I don't want anyone to think I am being holier than thou about this - I have done trashy party bags in the past and we have received tons of presents (and given plenty too!). But as the children get older (8 and 10 now) for the past couple of years they have been quite able to think it through on their own and decide what they want, and happily they have come down on the side of donations and minimal presents. Clearly I have been successful in my attempts at indoctrination! (although that time that my son told his teacher "Mummy says Blair is a war criminal" might indicate that I have Gone Too Far!)

I so agree with the point below about the way things are manufactured is as much of an issue as the green stuff.

Posted by: margot | 6 Jun 2008 09:00:45

Margot - hello! If that is 'our' Margot, good to see you back :)

I don't find party bags a tyranny, but a part of the fun of the party. I love them, although I've only a budget of 1.50 per bag at the moment.

I would love to go down the ethical route. It is only a little bit of money to us, but it is a lot to those in the co-ops in Delhi and Manila. If we're going to spend our pounds, we can't just think about our own pocket. We should also think about those at the other end. What price is a plastic snake really, if the person making it is a 10 year old breathing in poisonous fumes for less than the snake cost us per day? I don't think we can really get on our high horses too much over this issue.

I had no idea that ethical party bags existed, or I may have changed my budget for the party to accommodate this. A little less on the cake, a little more on the bags for example.

But, when money becomes so tight that I can't do that, well, I probably wouldn't. There's a balance in all things, and we just have to do our best and not beat ourselves up if we don't manage to meet our ideals 100 percent of the time.

For the person who went back to the 70s - I am a child of the 70s and I have to say I can't remember a party I went to that didn't have a party bag at the end of it.

Posted by: Gipsy | 6 Jun 2008 07:46:31

Thanks, Margot, but I'm inclined to follow the sherry suggestion....Mr Potatoes, you surely don't want to waste good sherry on a cake. Do you add it neat to the party bag, bottled or simply served to the parents as they arrive to pick up their kids?

Posted by: KM | 6 Jun 2008 07:42:04

The green party bag tat sounds just as bad as the normal plastic tat - more unwanted bits and pieces to clutter up the house. Also, like the plastic stuff the price mounts up horribly. I go with GillyB's way and give them one decent thing (book, toy car for little ones, small lego pack, top trumps or something from Clair's Accessories) together with a small bag of Haribo.
If you have the kind of party in which they can make the going-home present then great, although I do remember a bemused four year old coming out of somebody's house holding a drastically overcooked pizza frisbee.
Do you really need a gift at all? Well of course not but to us it's part of the fun of giving a party.

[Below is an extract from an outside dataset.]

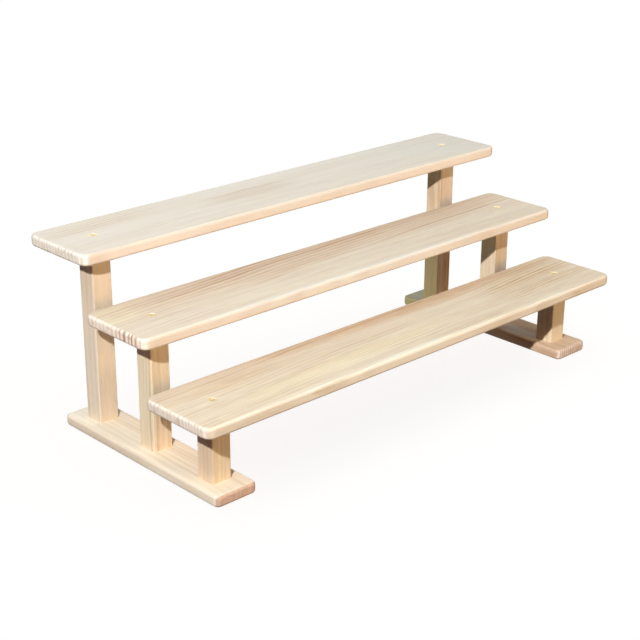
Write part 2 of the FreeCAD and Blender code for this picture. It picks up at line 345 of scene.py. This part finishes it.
def pine(node, grain, pith, pale, late, bold, spacing=2.8, lean=0.0, wander=14.0, seed=1.0,
         patches=(), end_pale=(0.78, 0.66, 0.53), end_late=(0.40, 0.25, 0.15), end_bold=0.5, end_focus=None):
    """Timber for one board. A patch is (middle, size, slope, colour, strength, extra boldness of rings)."""
    material, shader = new_material(f"pine_{node}")
    place = board_place(shader, node, grain)
    rings = summer_wood(shader, place, pith, lean, wander, spacing, seed)
    fibre = shader.noise(place, FIBRE_LENGTHS, seed + 5, detail=3, roughness=0.65)
    streak = shader.noise(place, STREAK_LENGTHS, seed + 7, detail=2, roughness=0.6)
    colour, relief = planed_face(shader, place, rings, (fibre, streak), seed, pale, late, bold, patches)
    end_colour, end_relief = sawn_end(shader, place, rings, seed, end_pale, end_late, end_bold, end_focus)

    normal = shader.add("NewGeometry", output="Normal")
    facing = shader.add("SeparateXYZ", values={0: normal}, output=GRAIN_AXES[grain][0])
    sawn = shader.ease(abs(facing), 0.30, 0.62)
    # Painted shade: planed faces turned to the front are made darker and cooler.
    forward = shader.add("SeparateXYZ", values={0: normal}, output=1) * -1
    colour = shader.blend(shader.ease(forward, 0.35, 0.95), colour, FRONT_FACE_SHADE, how="MULTIPLY")
    colour = shader.blend(sawn, colour, end_colour)
    height = relief * (1 - sawn) + end_relief * sawn
    bump = shader.add("Bump", values={"Strength": 0.8, "Distance": MM, "Height": height})
    surface = shader.add("BsdfPrincipled", values={
        "Base Color": colour,
        "Roughness": PLANED_ROUGHNESS + (fibre - 0.5) * 0.16 - rings[0] * 0.06 + sawn * 0.16,
        "Specular IOR Level": SHEEN,
        "Normal": bump,
    })
    shader.add("OutputMaterial", values={"Surface": surface})
    finish_node(node, material)


print("timber ready")

# %% [markdown]
# Each board is cut from its own spot in the log. The planks are quartersawn: the pith lies far to one side,
# so the rings stand nearly upright in the thickness and the top shows fine, straight lines. Places on a board
# are in mm from its middle. The upper plank is the palest, with bolder lines near its middle and at the back
# left, and a darker, greyer right end, which is painted shade with a cool painted sheen. The middle plank is
# browner over its back half, and the lower one along its back edge, with heartwood. The last patch of each
# plank recolours its front edge: painted light and shade on the rounded edge, darker on the upper plank and
# lighter and cooler on the other two. Like the front tint above, these are choices for the look.

# %% Planks
HEART = (0.60, 0.385, 0.235)
# Painted light and shade: the place of each plank's recoloured front edge.
FRONT_EDGE_LIGHT_AND_SHADE = ((0, -31), (230, 4), 0.0)

pine("upper_plank", "X", pith=(120, -3), pale=(0.775, 0.652, 0.538), late=(0.56, 0.365, 0.235), bold=0.34,
     spacing=3.1, lean=0.02, seed=1.3, end_pale=(0.86, 0.80, 0.685), end_bold=0.32,
     patches=[((-29, 2), (46, 12), 0.02, HEART, 0.06, 1.1),
              ((-150, 20), (60, 14), 0.08, YELLOW, 0.12, 0.75),
              # Painted shade with a cool painted sheen: the darker, greyer right end.
              ((180, 4), (120, 40), 0.0, (0.68, 0.61, 0.52), 0.5, 0.1),
              # Painted shade on the front edge, darker.
              (*FRONT_EDGE_LIGHT_AND_SHADE, (0.70, 0.60, 0.485), 0.9, 0.0)])
pine("middle_plank", "X", pith=(96, 3), pale=(0.725, 0.588, 0.450), late=(0.49, 0.282, 0.170), bold=0.38,
     spacing=4.1, lean=0.055, seed=4.7, end_pale=(0.90, 0.77, 0.63), end_late=(0.28, 0.15, 0.08),
     end_bold=0.85, end_focus=(-14, 13),
     patches=[((-65, 17), (140, 18), 0.05, HEART, 0.20, 1.00),
              ((90, 16), (130, 18), 0.03, HEART, 0.24, 0.60),
              ((-40, 4), (70, 4), 0.04, HEART, 0.30, 0.20),
              ((-190, 14), (24, 20), 0.0, YELLOW, 0.35, 0.0),
              # Painted light on the front edge, lighter and cooler.
              (*FRONT_EDGE_LIGHT_AND_SHADE, (0.715, 0.645, 0.55), 0.9, 0.0)])
pine("lower_plank", "X", pith=(-110, 2), pale=(0.685, 0.555, 0.418), late=(0.49, 0.295, 0.150), bold=0.52,
     spacing=3.3, lean=0.045, seed=8.1, end_pale=(0.80, 0.71, 0.59), end_bold=0.30,
     patches=[((15, 26), (170, 10), 0.0, HEART, 0.70, 0.50),
              ((-140, 14), (40, 10), 0.0, HEART, 0.25, 0.20),
              ((150, 6), (60, 26), 0.10, HEART, 0.22, 0.70),
              ((-60, -12), (120, 9), 0.03, YELLOW, 0.35, 0.10),
              # Painted light on the front edge, lighter and cooler.
              (*FRONT_EDGE_LIGHT_AND_SHADE, (0.765, 0.69, 0.56), 0.9, 0.0)])
print("planks finished")

# %% [markdown]
# The right rail is darker and redder than the left one. Its patches are painted light and shade: painted
# shade makes its left side brown, painted light puts a pale stretch between its first two posts, and a
# painted greenish bounce of light turns its back part green. The left rail's sawn ends are brown, and the
# right one's are greyer. The brown side, the pale stretch and the green are choices for the look in this
# light.

# %% Rails
# A greenish bounce of light, painted on the wood.
GREEN_BOUNCE_LIGHT = (0.66, 0.62, 0.40)
pine("left_rail", "Y", pith=(-70, 8), pale=(0.780, 0.685, 0.548), late=(0.49, 0.33, 0.175), bold=0.52,
     spacing=4.2, seed=11.9, end_pale=(0.52, 0.36, 0.27), end_late=(0.32, 0.19, 0.13), end_bold=0.25)
pine("right_rail", "Y", pith=(80, -2), pale=(0.620, 0.465, 0.330), late=(0.38, 0.235, 0.145), bold=0.50,
     spacing=2.6, seed=14.2, end_pale=(0.59, 0.50, 0.45), end_late=(0.32, 0.19, 0.13), end_bold=0.95,
     # Painted shade: the left side, brown.
     patches=[((0, -20), (130, 5), 0.0, (0.40, 0.22, 0.13), 0.75, 0.3),
              # Painted light: a pale stretch of the top between the first two posts.
              ((-30, -8), (34, 10), 0.0, (0.98, 0.88, 0.80), 0.95, 0.0),
              # Painted greenish bounce light: the back part.
              ((60, 0), (40, 40), 0.0, GREEN_BOUNCE_LIGHT, 0.60, 0.0)])
print("rails finished")

# %% [markdown]
# No two posts are quite alike. Those on the right are on average a shade darker and less yellow, two on the
# left have a yellow streak of sap, and the tall right one has a dark foot, which is painted shade. Patches
# about
# 10 mm left of the middle tint the left face: painted light makes it lighter on two left posts, and painted
# shade makes it darker on the right posts. They and the dark foot are choices for the look.

# %% Posts
# Painted shade for the foot of the tall right post.
FOOT_SHADE = (0.30, 0.155, 0.07)
FIRST_SEED = 20.3
SEED_STEP = 3.1
# The wood of each post, with patches of painted light and shade.
POST_WOOD_AND_PAINTED_LIGHT = {
    "left_lower": ((-30, -26), (0.700, 0.550, 0.385), 0.48, [
        ((-8, -2), (40, 4), 0.0, YELLOW, 0.5, 0.2)]),
    "left_middle": ((26, 34), (0.775, 0.640, 0.450), 0.66, [
        # Painted light: the left face, lighter.
        ((0, -9), (70, 3), 0.02, (0.82, 0.73, 0.53), 0.8, 0.2)]),
    "left_upper": ((-38, 20), (0.705, 0.570, 0.415), 0.28, [
        ((10, -3), (90, 2), 0.01, YELLOW, 0.25, 0.15),
        # Painted light: the left face, lighter.
        ((-10, -10), (90, 4), 0.0, (0.84, 0.78, 0.67), 0.7, 0.2)]),
    "right_lower": ((30, -26), (0.700, 0.595, 0.430), 0.40, [
        # Painted shade: the left face, darker.
        ((0, -10), (60, 5), 0.0, (0.64, 0.53, 0.40), 0.9, 0.2)]),
    "right_middle": ((-26, 34), (0.625, 0.515, 0.375), 0.62, [
        ((0, -3), (60, 2), 0.02, HEART, 0.6, 0.5),
        # Painted shade: the left face, darker.
        ((0, -10), (80, 4), 0.0, (0.53, 0.46, 0.36), 0.8, 0.2)]),
    "right_upper": ((38, 20), (0.670, 0.540, 0.400), 0.50, [
        # Painted shade: these two patches make the dark foot.
        ((-25, 0), (46, 12), 0.0, HEART, 0.5, 0.2),
        ((-36, 5), (38, 10), 0.0, FOOT_SHADE, 0.95, 0.3),
        # Painted shade: the upper part of the left face, darker.
        ((35, -10), (36, 5), 0.0, (0.45, 0.355, 0.26), 0.95, 0.5)]),
}
for number, (place_name, (pith, pale, bold, patches)) in enumerate(POST_WOOD_AND_PAINTED_LIGHT.items()):
    pine(f"{place_name}_post", "Z", pith=pith, pale=pale, late=(0.46, 0.29, 0.16), bold=bold, spacing=2.9,
         seed=FIRST_SEED + SEED_STEP * number, patches=patches)
print("posts finished")

# %% [markdown]
# The screws are finished as steel with a thin coat of yellow zinc, pale gold with cloudy patches of a darker
# gold. Metallic is only partly up, so that the heads keep some of their own colour and don't mirror the room.

# %% Screws
def yellow_zinc():
    """Yellow zinc plating, a little cloudy, with fine turning marks."""
    material, shader = new_material("yellow_zinc")
    place = shader.add("TexCoord", output="Object")
    cloud = shader.add("TexNoise", values={"Vector": place, "Scale": 900.0, "Detail": 3.0})
    scratch = shader.add("TexNoise", values={"Vector": place, "Scale": 5200.0, "Detail": 2.0})
    colour = shader.blend(shader.ease(cloud, 0.35, 0.70), (0.95, 0.80, 0.50), (0.86, 0.66, 0.34))
    bump = shader.add("Bump", values={"Strength": 0.35, "Distance": 0.02 * MM, "Height": scratch})
    surface = shader.add("BsdfPrincipled", values={
        "Base Color": colour, "Metallic": 0.6, "Roughness": 0.40 + cloud * 0.20, "Normal": bump,
    })
    shader.add("OutputMaterial", values={"Surface": surface})
    return material


zinc = yellow_zinc()
for screw in screws:
    finish_node(screw, zinc)
print("screws finished")

# %% [markdown]
# The riser stands on a plain pale table top. Most of the table's brightness is its own glow, so that it stays
# evenly pale, and the wood sees it only as a faint reflection. The lamps don't reach it, only the dome does.

# %% Floor
FLOOR_HALF = 6.0                        # m
TABLE_COLOUR = (0.24, 0.18, 0.145, 1)
TABLE_GLOW = (1.0, 0.99, 0.98, 1)
GLOW_STRENGTH = 0.92
floor_mesh = bpy.data.meshes.new("floor")
corners = [(-FLOOR_HALF, -FLOOR_HALF, 0), (FLOOR_HALF, -FLOOR_HALF, 0),
           (FLOOR_HALF, FLOOR_HALF, 0), (-FLOOR_HALF, FLOOR_HALF, 0)]
floor_mesh.from_pydata(corners, [], [(0, 1, 2, 3)])
floor = bpy.data.objects.new("floor", floor_mesh)
bpy.context.scene.collection.objects.link(floor)
floor.visible_diffuse = False
floor_material, floor_shader = new_material("pale_table")
floor_surface = floor_shader.add("BsdfPrincipled", values={
    "Base Color": TABLE_COLOUR, "Roughness": 0.9, "Specular IOR Level": 0.1,
    "Emission Color": TABLE_GLOW, "Emission Strength": GLOW_STRENGTH,
})
floor_shader.add("OutputMaterial", values={"Surface": floor_surface})
floor_mesh.materials.append(floor_material)
print("floor is", 2 * FLOOR_HALF, "m wide")

# %% [markdown]
# Four lights and a dome, as in a small studio. The key is a small lamp close by on the left: being near, it
# throws longer shadows under the high plank than under the low one, and being small, it gives them a clear
# edge. Its falloff is set to constant, so the far end is not left in the dark. A warm panel in front fills
# the shadows on the front faces, and a second one behind keeps the back readable. A tiny greenish light, low
# by the right rail, brightens the foot of the tall right post and is there only for the look. The dome is
# cool overhead and warm near the horizon, and it looks plain and pale to the camera.

# %% Light
KEY_COLOUR = (1.0, 0.981, 0.968, 1)
KEY_STRENGTH = 53.0
OVERHEAD = (0.85, 1.31, 1.62)
HORIZON = (0.275, 0.062, 0.010)
BACKDROP = (0.95, 0.94, 0.93)
riser_only = bpy.data.collections.new("riser_only")
for node in planks + rails + posts + screws:
    riser_only.objects.link(node_object(node))


def new_light(name, kind, place, watts, colour, size, aim=(0, 0, 0.07)):
    """A lamp that lights the riser and not the table. Places and sizes are in m."""
    lamp = bpy.data.lights.new(name, kind)
    lamp.color = colour
    holder = bpy.data.objects.new(name, lamp)
    bpy.context.scene.collection.objects.link(holder)
    holder.location = place
    holder.rotation_euler = (Vector(aim) - Vector(place)).to_track_quat("-Z", "Y").to_euler()
    holder.light_linking.receiver_collection = riser_only
    lamp.energy = watts
    if kind == "AREA":
        lamp.size = size
    else:
        lamp.shadow_soft_size = size
    holder.visible_camera = False
    return lamp


key = new_light("key_lamp", "POINT", (-0.565, -0.343, 0.420), watts=1.0, colour=(1.0, 1.0, 1.0), size=0.008)
key_shader = Shader(key)
falloff = key_shader.add("LightFalloff", values={"Strength": KEY_STRENGTH}, output="Constant")
emission = key_shader.add("Emission", values={"Color": KEY_COLOUR, "Strength": falloff})
key_shader.add("OutputLight", values={"Surface": emission})

new_light("front_panel", "AREA", (0.50, -1.42, 0.46), watts=13.8, colour=(1.0, 0.705, 0.385), size=0.6)
new_light("back_panel", "AREA", (0.80, 1.25, 0.60), watts=5.0, colour=(0.97, 0.94, 0.89), size=1.2)
new_light("foot_lamp", "AREA", (0.10, 0.09, 0.02), watts=0.022, colour=(0.90, 1.0, 0.60), size=0.05,
          aim=(0.165, 0.065, 0.04))

world = bpy.data.worlds.new("dome")
bpy.context.scene.world = world
dome = Shader(world)
direction = dome.add("TexCoord", output="Generated")
rise = dome.add("SeparateXYZ", values={0: direction}, output=2)
near_horizon = dome.ease(rise, -0.15, 0.05) * (1 - dome.ease(rise, 0.15, 0.45))
sky = dome.blend(dome.ease(rise, 0.52, 1.0), (0.0, 0.0, 0.0), OVERHEAD)
sky = dome.blend(near_horizon, sky, HORIZON, how="ADD")
to_camera = dome.add("LightPath", output="Is Camera Ray")
sky = dome.blend(to_camera, sky, BACKDROP)
background = dome.add("Background", values={"Color": sky, "Strength": 1.0})
dome.add("OutputWorld", values={"Surface": background})
bpy.context.scene.view_settings.view_transform = "Standard"
print("lights ready")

Posted by: Mary | 5 Jun 2008 22:17:20

"Ah, but Margot, what if you can only make really crumbly cake?"

They get crumbly cake!

Posted by: margot | 5 Jun 2008 22:10:48

"what if you can only make really crumbly cake?"


Add more sherry.

Posted by: Mr Potarto | 5 Jun 2008 20:42:49

Ah, but Margot, what if you can only make really crumbly cake?

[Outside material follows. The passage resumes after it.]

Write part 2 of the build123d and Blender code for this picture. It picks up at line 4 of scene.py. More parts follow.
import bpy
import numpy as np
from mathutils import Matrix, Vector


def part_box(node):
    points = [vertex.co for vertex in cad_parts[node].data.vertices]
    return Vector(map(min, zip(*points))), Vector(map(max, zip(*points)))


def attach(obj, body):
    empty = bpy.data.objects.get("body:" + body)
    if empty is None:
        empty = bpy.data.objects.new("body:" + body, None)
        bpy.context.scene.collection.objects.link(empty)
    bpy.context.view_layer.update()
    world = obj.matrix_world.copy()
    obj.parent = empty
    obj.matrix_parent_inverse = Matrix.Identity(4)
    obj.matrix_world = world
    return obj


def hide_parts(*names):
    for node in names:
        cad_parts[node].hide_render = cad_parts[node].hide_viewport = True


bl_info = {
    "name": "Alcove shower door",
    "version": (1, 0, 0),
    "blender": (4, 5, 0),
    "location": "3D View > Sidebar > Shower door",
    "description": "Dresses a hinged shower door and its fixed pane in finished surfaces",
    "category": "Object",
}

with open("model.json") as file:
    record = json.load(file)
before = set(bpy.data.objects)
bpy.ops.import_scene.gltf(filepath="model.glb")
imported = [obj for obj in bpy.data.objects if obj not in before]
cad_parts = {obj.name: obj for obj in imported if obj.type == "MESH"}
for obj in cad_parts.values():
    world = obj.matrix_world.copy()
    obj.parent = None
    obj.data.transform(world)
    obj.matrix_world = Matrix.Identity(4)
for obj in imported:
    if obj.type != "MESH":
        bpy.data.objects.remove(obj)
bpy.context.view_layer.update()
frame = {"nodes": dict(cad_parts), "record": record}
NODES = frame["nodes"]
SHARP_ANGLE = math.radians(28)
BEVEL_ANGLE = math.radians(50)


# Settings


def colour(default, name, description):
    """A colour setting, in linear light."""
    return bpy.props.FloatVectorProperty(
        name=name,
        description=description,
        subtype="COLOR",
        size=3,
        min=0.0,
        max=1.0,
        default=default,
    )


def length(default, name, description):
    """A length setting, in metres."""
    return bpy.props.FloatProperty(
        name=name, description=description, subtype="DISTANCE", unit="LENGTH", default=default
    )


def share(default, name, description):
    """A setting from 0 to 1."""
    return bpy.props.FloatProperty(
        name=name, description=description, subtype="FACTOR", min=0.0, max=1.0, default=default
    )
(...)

Posted by: KM | 5 Jun 2008 20:12:19

I have moved back to the 1970s and as such have no idea what the party bag is all about.

Here children do get a bit of cake, and also a balloon if they haven't popped it during the party, and whatever they won during pass the parcel.

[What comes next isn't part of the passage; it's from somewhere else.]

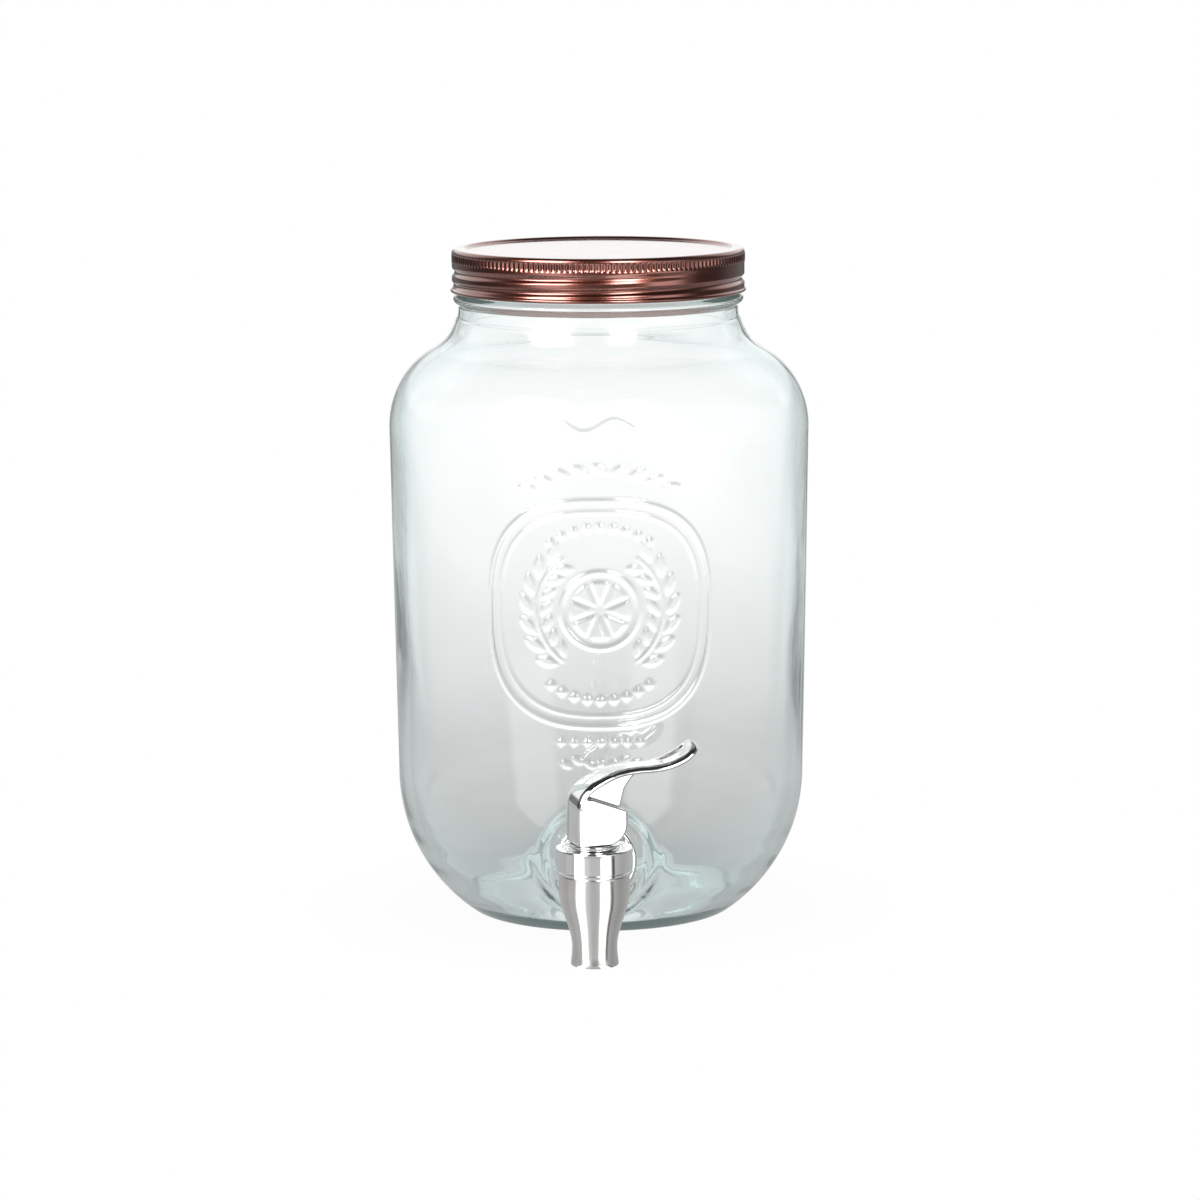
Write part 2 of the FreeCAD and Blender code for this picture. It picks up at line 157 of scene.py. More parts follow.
def shade(mesh, sharp):
    mesh.polygons.foreach_set("use_smooth", [True] * len(mesh.polygons))
    mesh.set_sharp_from_angle(angle=math.radians(sharp))


def grid_faces(rows, cols, skip=None, closed_rows=False):
    """Quads of a grid that is closed round its columns, outward when rows run up its outside."""
    last = rows if closed_rows else rows - 1
    faces = []
    for i in range(last):
        a = i * cols
        b = (i + 1) % rows * cols
        for j in range(cols):
            if skip and skip(i, j):
                continue
            k = (j + 1) % cols
            faces.append((a + j, a + k, b + k, b + j))
    return faces


def fan(ring, pole, inward):
    """Triangles from a closed ring of vertices to one point."""
    faces = []
    for j, a in enumerate(ring):
        b = ring[(j + 1) % len(ring)]
        faces.append((a, b, pole) if inward else (pole, b, a))
    return faces


def lathe(profile, angles, change=None):
    """Points of a turned form. profile is (radius, height) rows; change may move them."""
    r = np.repeat(np.asarray(profile)[:, :1], len(angles), axis=1)
    z = np.repeat(np.asarray(profile)[:, 1:], len(angles), axis=1)
    a = np.repeat(np.asarray(angles)[None, :], len(profile), axis=0)
    if change:
        r, z = change(r, z, a)
    return np.stack([r * np.cos(a), r * np.sin(a), z], axis=2)


def turned(name, profile, segments=128, place=None, change=None, sharp=40.0):
    """A closed turned solid. A profile that starts and ends on the axis is capped there."""
    angles = np.linspace(0, 2 * math.pi, segments, endpoint=False)
    profile = np.asarray(profile, float)
    capped = profile[0][0] < 1e-6
    body = profile[1:-1] if capped else profile
    grid = lathe(body, angles, change)
    points = grid.reshape(-1, 3)
    faces = grid_faces(len(body), segments, closed_rows=not capped)
    if capped:
        n = len(points)
        points = np.vstack([points, [0, 0, profile[0][1]], [0, 0, profile[-1][1]]])
        faces += fan(list(range(segments)), n, False)
        faces += fan(list(range(n - segments, n)), n + 1, True)
    if place:
        points = place(points)
    return mesh_object(name, points, faces, sharp)


def about_tap(points):
    return points + np.array([0, TAP_Y, 0])


def along_bore(points):
    """Turns a form's axis from up to +Y (into the jar), through the middle of the tap hole."""
    x, y, z = points.T
    return np.stack([x, z, HOLE_Z - y], axis=1)


def combine(obj, other, operation):
    """Boolean of two closed meshes; the second is used up."""
    tool = obj.modifiers.new("tool", "BOOLEAN")
    tool.operation = operation
    tool.object = other
    tool.solver = "EXACT"
    apply_modifiers(obj)
    bpy.data.objects.remove(other)


def apply_modifiers(obj):
    view = bpy.context.evaluated_depsgraph_get()
    view.update()
    mesh = bpy.data.meshes.new_from_object(obj.evaluated_get(view))
    obj.modifiers.clear()
    obj.data = mesh


def loft(name, sections, sharp=40.0):
    """A closed solid through rings of points, capped flat at both ends."""
    sections = np.asarray(sections, float)
    rows, cols = sections.shape[:2]
    points = sections.reshape(-1, 3)
    n = len(points)
    points = np.vstack([points, sections[0].mean(0), sections[-1].mean(0)])
    faces = grid_faces(rows, cols)
    faces += fan(list(range(cols)), n, False)
    faces += fan(list(range(n - cols, n)), n + 1, True)
    return mesh_object(name, points, faces, sharp)


def prism(name, outline, low, high, place):
    """A plate: an outline in two dimensions, run from low to high along the third."""
    rings = [[(x, z, d) for x, z in outline] for d in (low, high)]
    n = len(outline)
    faces = grid_faces(2, n) + [tuple(range(n))[::-1], tuple(range(n, 2 * n))]
    return mesh_object(name, place(np.array(rings, float).reshape(-1, 3)), faces, 30.0)


# ---- materials ----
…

When did the kids whose birthday it isn't become entitled to a gift?

Posted by: Claire King | 5 Jun 2008 20:05:40

Surely it is not just about green, but also ethics. Where is something made and by who! If something is fairly traded and actually plays a part in a community trading itself out of poverty surely this is good. i think those juice carton bags are made by a group of women in the Phillipines and trading them have played a major role in improving their lives.
Trade not Aid - benefits us all in the long run.

Posted by: James | 5 Jun 2008 18:50:29

I buy the multi-title collections from book clubs such as The Book People or Scholastic. Popular books, usually costing approx £1 each, I wrap them as presents with a mini-pack of haribos or jelly beans on the outside. They are given with a balloon and I've never heard a complaint. Green? If it's not read, then it can get passed on or recycled. Wrap with any recycled paper.

Posted by: GillyB | 5 Jun 2008 18:20:34

If you really want a green b'day party get "Birthday Party" (Great parties don't have to be complicated or expensive) by Tracey Benton.

I made the party bags from the bottom third of a milk carton, decorated in acrylic paint with pipe cleaner handles.

Why can't you get them to pot up a sunflower seed each, or ice/decorate some Rich tea biscuits, or make crowns (easy to fit a party theme) instead of party bags or not give out party bags. Lots of mums would thank you.

Good compromise is do a lucky dip with a ball/craons/sweet as the prize or a treasue hunt in the grden. Much more fun than doling out party bags and negates the need to fill them up.

Posted by: can't think of a name | 5 Jun 2008 18:10:16

It was easier when the nanny did it but since then we just add to the Tesco order some empty bags and buy a few bits and pieces but it must be on the Tesco home shopping list or it's too much trouble and then aim to have something very simple and not very expensive because I'm not interested in competing with other parents. I am very lucky that I don't feel any need to do that.

The Green stuff is all a bit of a con done unto the middle classes if not the world but people seem to like it as a substitute religion in a sense so I suppose if that's the ethos and they want to feel part of that let them.